WHAT THE TASK ASKS >> Pick out each line with the word "FreeCAD" from the material that follows.

## Start ENTRIES PROVIDED

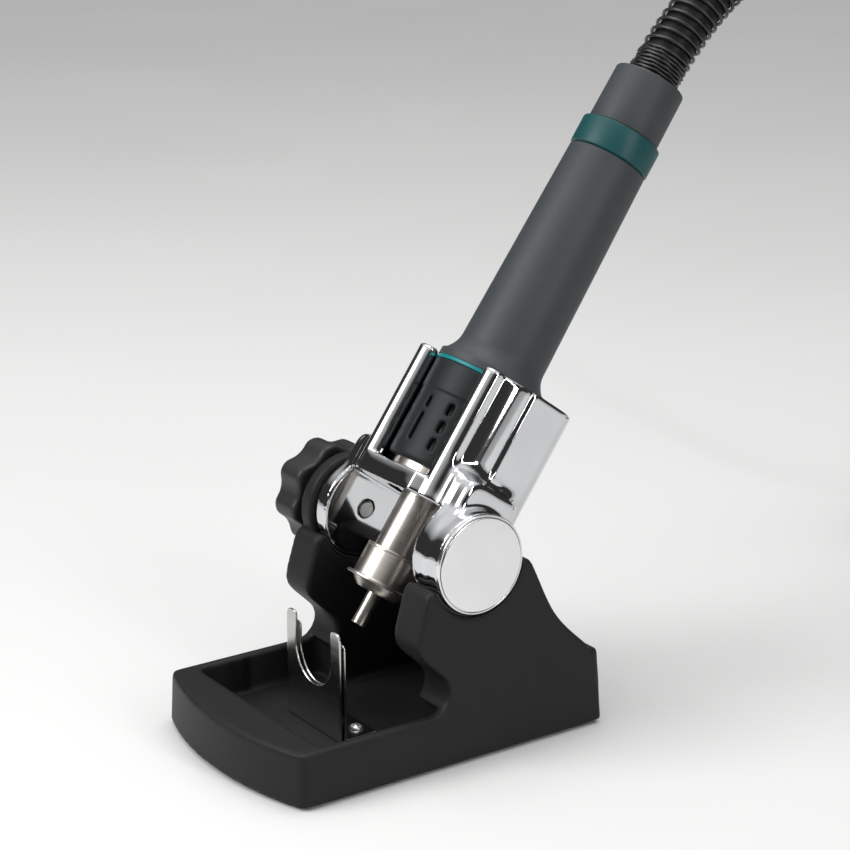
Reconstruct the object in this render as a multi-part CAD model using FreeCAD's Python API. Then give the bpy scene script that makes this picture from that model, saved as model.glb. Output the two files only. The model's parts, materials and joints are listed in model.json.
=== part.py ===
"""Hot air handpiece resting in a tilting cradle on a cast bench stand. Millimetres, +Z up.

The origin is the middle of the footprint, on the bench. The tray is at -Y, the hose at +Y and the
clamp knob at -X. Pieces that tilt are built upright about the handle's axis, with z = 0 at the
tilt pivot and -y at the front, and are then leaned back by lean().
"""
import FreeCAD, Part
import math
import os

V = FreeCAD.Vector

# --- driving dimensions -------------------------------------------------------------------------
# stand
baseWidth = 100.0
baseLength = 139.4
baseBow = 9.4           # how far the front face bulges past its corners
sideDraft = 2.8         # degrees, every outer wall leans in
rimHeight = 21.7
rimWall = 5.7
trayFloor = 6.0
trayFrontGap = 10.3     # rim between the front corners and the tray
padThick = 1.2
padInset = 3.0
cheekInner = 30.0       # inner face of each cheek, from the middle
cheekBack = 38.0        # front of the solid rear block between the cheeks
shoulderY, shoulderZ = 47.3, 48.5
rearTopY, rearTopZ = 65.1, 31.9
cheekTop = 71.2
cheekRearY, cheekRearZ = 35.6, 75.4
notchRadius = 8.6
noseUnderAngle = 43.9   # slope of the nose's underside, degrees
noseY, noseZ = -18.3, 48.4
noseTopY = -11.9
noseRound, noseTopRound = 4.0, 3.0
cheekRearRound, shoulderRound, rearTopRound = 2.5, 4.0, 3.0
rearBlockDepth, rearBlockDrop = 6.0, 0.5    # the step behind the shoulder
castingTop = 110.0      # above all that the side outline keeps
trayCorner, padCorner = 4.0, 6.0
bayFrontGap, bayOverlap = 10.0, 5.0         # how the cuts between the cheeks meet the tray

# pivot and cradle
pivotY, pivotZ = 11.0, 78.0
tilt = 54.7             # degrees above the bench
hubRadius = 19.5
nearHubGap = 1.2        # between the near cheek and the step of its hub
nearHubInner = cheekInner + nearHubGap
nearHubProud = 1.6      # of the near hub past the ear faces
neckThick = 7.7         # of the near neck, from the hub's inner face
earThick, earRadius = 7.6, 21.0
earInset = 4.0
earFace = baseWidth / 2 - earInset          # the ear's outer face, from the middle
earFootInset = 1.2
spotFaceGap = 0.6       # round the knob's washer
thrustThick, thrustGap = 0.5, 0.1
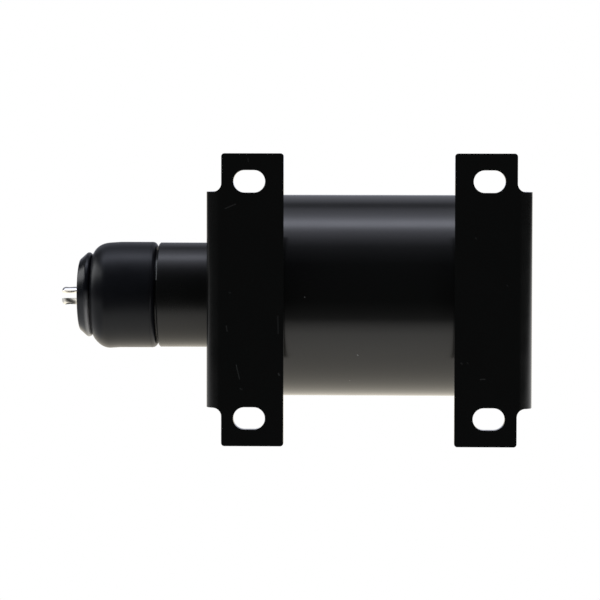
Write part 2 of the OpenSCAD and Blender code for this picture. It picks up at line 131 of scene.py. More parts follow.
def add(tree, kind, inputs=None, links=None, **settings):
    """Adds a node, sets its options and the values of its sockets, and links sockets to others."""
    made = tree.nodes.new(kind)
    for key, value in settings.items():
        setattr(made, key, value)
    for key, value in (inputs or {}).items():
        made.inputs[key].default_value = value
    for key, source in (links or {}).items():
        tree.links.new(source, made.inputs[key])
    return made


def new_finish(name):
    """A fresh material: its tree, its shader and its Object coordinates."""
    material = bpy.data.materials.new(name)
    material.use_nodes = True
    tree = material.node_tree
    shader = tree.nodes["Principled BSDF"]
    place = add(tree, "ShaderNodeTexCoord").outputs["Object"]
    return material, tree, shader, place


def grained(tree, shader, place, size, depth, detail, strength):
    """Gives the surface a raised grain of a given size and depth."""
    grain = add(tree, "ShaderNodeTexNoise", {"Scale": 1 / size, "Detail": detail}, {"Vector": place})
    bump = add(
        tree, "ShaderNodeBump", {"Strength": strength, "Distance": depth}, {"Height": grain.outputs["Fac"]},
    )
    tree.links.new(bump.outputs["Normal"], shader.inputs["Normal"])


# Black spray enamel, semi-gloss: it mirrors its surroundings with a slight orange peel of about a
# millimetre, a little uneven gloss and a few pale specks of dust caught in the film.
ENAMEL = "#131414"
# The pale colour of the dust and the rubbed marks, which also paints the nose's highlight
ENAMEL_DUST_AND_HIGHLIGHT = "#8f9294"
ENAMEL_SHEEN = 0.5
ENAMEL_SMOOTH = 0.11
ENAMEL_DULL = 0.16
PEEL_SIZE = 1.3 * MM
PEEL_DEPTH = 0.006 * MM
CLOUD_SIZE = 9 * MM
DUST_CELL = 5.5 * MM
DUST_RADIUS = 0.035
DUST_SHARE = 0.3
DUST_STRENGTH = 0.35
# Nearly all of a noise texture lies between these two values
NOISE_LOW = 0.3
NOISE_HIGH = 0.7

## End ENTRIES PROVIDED

EXERCISE RESPONSE >>
Reconstruct the object in this render as a multi-part CAD model using FreeCAD's Python API. Then give the bpy scene script that makes this picture from that model, saved as model.glb. Output the two files only. The model's parts, materials and joints are listed in model.json.
import FreeCAD, Part
V = FreeCAD.Vector